For a time I could only hear a grown man crying on the other end of the conversation. Finally, his voice was able to permeate the airwaves again in a temporary respite from overwhelming grief and emotion. He said, "I can’t tell you how many times my mind has gone back to the night in my hotel suite when I told you about being a street fighter in the interest of the acquisition and accumulation of power. I had all of it. Now it’s gone. Now all that is left is the Lord’s love and the day He takes me home. I’m just glad He found me in time. I just had to tell you before the end."
"Lee," I responded, "the Cross and the Resurrection are about one ending and a new beginning. I guess we’re on the same wave length and the same page for the first time. Praise God."

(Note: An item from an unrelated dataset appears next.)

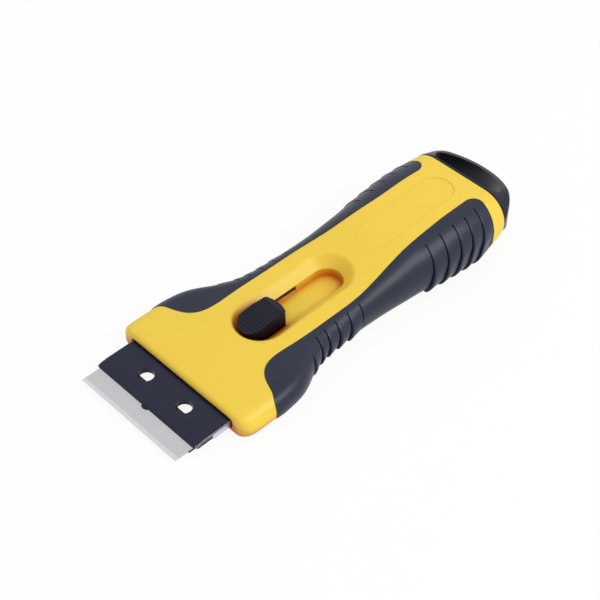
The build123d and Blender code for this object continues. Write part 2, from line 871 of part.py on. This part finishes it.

"Goodbye, Mark. I will see you again." The line went dead.
I still feel his presence lo these many years later. The world seems to be moving closer to economic, political, and military destruction. The current George Bush seems more hapless than his Old Man in the maelstrom. History is perhaps reaching the end of its linear travel since the Garden of Eden. Yet I am again renewed in the promise of eternal life in the Kingdom of God through Jesus Christ, looking forward to a future time there where Lee Atwater and I will sit down for another conversation. Somehow I see him looking down from above upon this presently dreadful world with a smile and an expressive facial conveyance of love and compassion, two concepts which largely eluded his grasp in this life until the end, asking His Lord to spare those who seek His face from the wrath and the unveiling of seals yet to come.